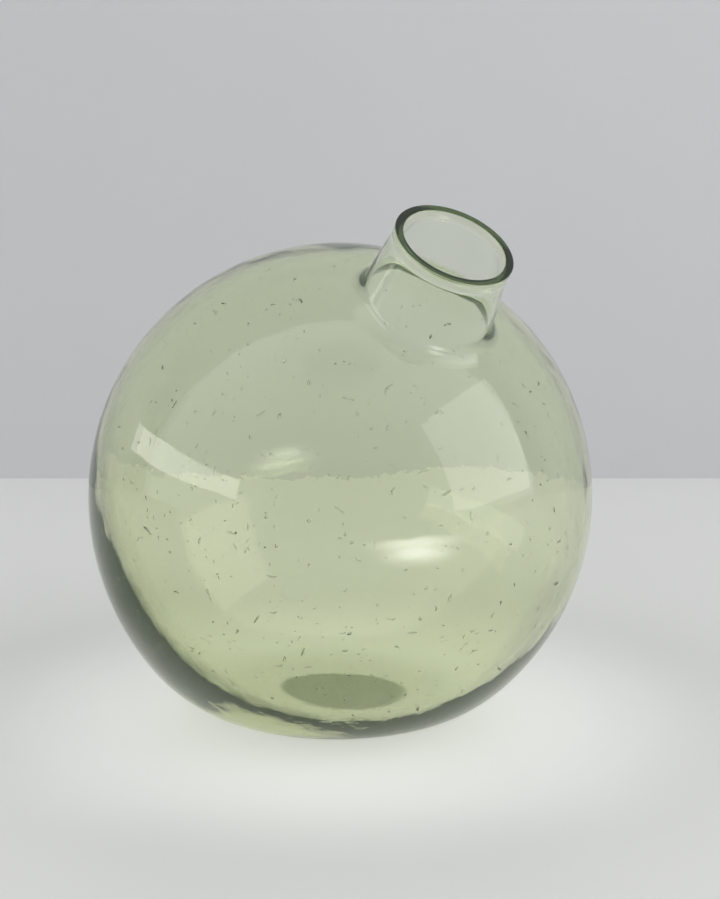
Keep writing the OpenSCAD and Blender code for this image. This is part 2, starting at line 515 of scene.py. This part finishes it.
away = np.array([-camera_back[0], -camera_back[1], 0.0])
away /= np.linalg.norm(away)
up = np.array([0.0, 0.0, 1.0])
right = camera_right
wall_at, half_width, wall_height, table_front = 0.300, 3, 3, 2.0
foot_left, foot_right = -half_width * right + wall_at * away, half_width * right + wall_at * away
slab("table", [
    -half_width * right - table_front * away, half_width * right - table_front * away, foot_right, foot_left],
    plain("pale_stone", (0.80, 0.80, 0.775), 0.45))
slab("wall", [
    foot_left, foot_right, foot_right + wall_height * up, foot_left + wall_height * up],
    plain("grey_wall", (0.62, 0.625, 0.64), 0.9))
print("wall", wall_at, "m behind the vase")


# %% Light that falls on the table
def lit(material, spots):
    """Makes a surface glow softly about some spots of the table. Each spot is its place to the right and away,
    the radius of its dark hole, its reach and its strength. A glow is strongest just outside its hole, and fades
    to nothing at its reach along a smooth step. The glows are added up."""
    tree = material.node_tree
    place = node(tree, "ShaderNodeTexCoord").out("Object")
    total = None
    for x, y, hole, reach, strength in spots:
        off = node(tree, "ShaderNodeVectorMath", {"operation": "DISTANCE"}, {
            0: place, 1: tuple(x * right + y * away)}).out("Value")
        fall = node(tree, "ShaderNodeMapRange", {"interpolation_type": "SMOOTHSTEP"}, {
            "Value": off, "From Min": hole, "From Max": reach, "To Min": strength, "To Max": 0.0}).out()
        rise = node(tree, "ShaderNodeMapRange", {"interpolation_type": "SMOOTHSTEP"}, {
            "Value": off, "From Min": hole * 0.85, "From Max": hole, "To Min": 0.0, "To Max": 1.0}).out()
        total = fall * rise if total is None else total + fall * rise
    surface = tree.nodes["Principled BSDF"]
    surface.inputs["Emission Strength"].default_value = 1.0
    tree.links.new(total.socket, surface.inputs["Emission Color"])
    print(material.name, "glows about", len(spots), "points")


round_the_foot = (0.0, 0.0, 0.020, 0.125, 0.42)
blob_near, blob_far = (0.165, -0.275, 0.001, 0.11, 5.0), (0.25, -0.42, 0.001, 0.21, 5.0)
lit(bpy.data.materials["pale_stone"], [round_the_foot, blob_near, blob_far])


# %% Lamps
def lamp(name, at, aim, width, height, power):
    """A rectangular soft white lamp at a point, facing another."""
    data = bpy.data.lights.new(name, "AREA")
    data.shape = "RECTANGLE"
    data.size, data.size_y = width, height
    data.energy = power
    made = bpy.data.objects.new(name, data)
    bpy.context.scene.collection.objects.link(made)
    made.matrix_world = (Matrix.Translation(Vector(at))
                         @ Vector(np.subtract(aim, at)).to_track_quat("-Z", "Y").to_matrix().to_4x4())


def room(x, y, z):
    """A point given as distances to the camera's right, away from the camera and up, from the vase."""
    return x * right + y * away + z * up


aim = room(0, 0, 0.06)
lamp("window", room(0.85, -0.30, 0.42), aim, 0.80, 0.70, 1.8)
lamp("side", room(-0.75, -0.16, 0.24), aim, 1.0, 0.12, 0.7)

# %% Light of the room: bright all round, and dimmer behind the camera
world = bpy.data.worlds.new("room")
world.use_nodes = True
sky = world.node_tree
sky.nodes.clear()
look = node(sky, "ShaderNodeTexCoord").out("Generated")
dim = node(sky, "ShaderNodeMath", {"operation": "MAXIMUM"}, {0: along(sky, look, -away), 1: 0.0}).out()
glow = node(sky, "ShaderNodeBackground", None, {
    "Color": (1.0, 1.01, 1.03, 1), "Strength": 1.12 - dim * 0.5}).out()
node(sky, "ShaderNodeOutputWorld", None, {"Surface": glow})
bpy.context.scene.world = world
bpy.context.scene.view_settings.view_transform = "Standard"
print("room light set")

○ ○ ○ ○ ○

Goal –
Copy the material above verbatim.

Written response –
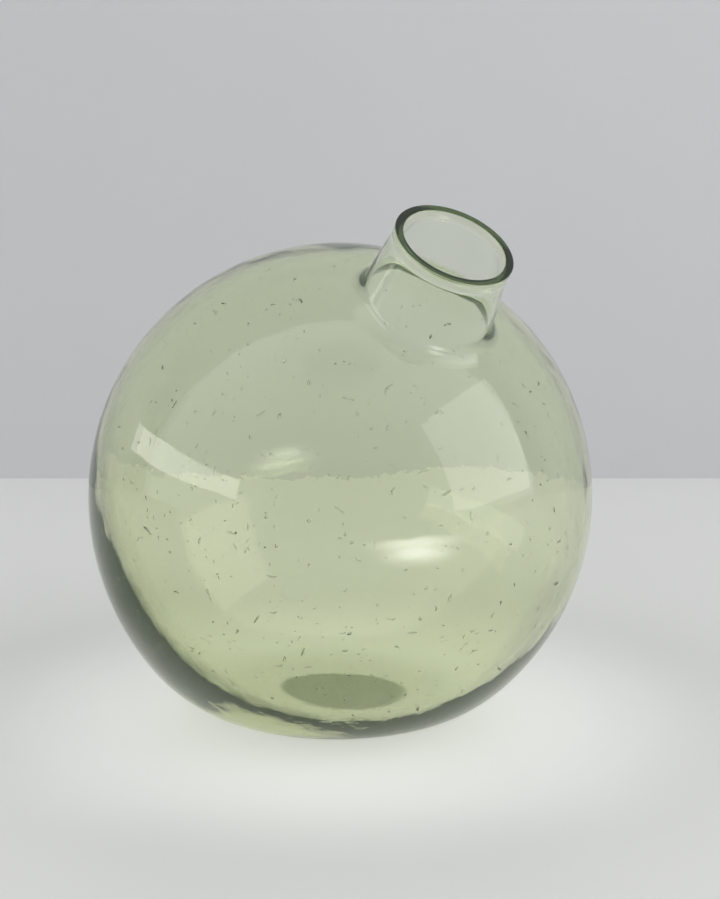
Keep writing the OpenSCAD and Blender code for this image. This is part 2, starting at line 515 of scene.py. This part finishes it.
away = np.array([-camera_back[0], -camera_back[1], 0.0])
away /= np.linalg.norm(away)
up = np.array([0.0, 0.0, 1.0])
right = camera_right
wall_at, half_width, wall_height, table_front = 0.300, 3, 3, 2.0
foot_left, foot_right = -half_width * right + wall_at * away, half_width * right + wall_at * away
slab("table", [
    -half_width * right - table_front * away, half_width * right - table_front * away, foot_right, foot_left],
    plain("pale_stone", (0.80, 0.80, 0.775), 0.45))
slab("wall", [
    foot_left, foot_right, foot_right + wall_height * up, foot_left + wall_height * up],
    plain("grey_wall", (0.62, 0.625, 0.64), 0.9))
print("wall", wall_at, "m behind the vase")


# %% Light that falls on the table
def lit(material, spots):
    """Makes a surface glow softly about some spots of the table. Each spot is its place to the right and away,
    the radius of its dark hole, its reach and its strength. A glow is strongest just outside its hole, and fades
    to nothing at its reach along a smooth step. The glows are added up."""
    tree = material.node_tree
    place = node(tree, "ShaderNodeTexCoord").out("Object")
    total = None
    for x, y, hole, reach, strength in spots:
        off = node(tree, "ShaderNodeVectorMath", {"operation": "DISTANCE"}, {
            0: place, 1: tuple(x * right + y * away)}).out("Value")
        fall = node(tree, "ShaderNodeMapRange", {"interpolation_type": "SMOOTHSTEP"}, {
            "Value": off, "From Min": hole, "From Max": reach, "To Min": strength, "To Max": 0.0}).out()
        rise = node(tree, "ShaderNodeMapRange", {"interpolation_type": "SMOOTHSTEP"}, {
            "Value": off, "From Min": hole * 0.85, "From Max": hole, "To Min": 0.0, "To Max": 1.0}).out()
        total = fall * rise if total is None else total + fall * rise
    surface = tree.nodes["Principled BSDF"]
    surface.inputs["Emission Strength"].default_value = 1.0
    tree.links.new(total.socket, surface.inputs["Emission Color"])
    print(material.name, "glows about", len(spots), "points")


round_the_foot = (0.0, 0.0, 0.020, 0.125, 0.42)
blob_near, blob_far = (0.165, -0.275, 0.001, 0.11, 5.0), (0.25, -0.42, 0.001, 0.21, 5.0)
lit(bpy.data.materials["pale_stone"], [round_the_foot, blob_near, blob_far])


# %% Lamps
def lamp(name, at, aim, width, height, power):
    """A rectangular soft white lamp at a point, facing another."""
    data = bpy.data.lights.new(name, "AREA")
    data.shape = "RECTANGLE"
    data.size, data.size_y = width, height
    data.energy = power
    made = bpy.data.objects.new(name, data)
    bpy.context.scene.collection.objects.link(made)
    made.matrix_world = (Matrix.Translation(Vector(at))
                         @ Vector(np.subtract(aim, at)).to_track_quat("-Z", "Y").to_matrix().to_4x4())


def room(x, y, z):
    """A point given as distances to the camera's right, away from the camera and up, from the vase."""
    return x * right + y * away + z * up


aim = room(0, 0, 0.06)
lamp("window", room(0.85, -0.30, 0.42), aim, 0.80, 0.70, 1.8)
lamp("side", room(-0.75, -0.16, 0.24), aim, 1.0, 0.12, 0.7)

# %% Light of the room: bright all round, and dimmer behind the camera
world = bpy.data.worlds.new("room")
world.use_nodes = True
sky = world.node_tree
sky.nodes.clear()
look = node(sky, "ShaderNodeTexCoord").out("Generated")
dim = node(sky, "ShaderNodeMath", {"operation": "MAXIMUM"}, {0: along(sky, look, -away), 1: 0.0}).out()
glow = node(sky, "ShaderNodeBackground", None, {
    "Color": (1.0, 1.01, 1.03, 1), "Strength": 1.12 - dim * 0.5}).out()
node(sky, "ShaderNodeOutputWorld", None, {"Surface": glow})
bpy.context.scene.world = world
bpy.context.scene.view_settings.view_transform = "Standard"
print("room light set")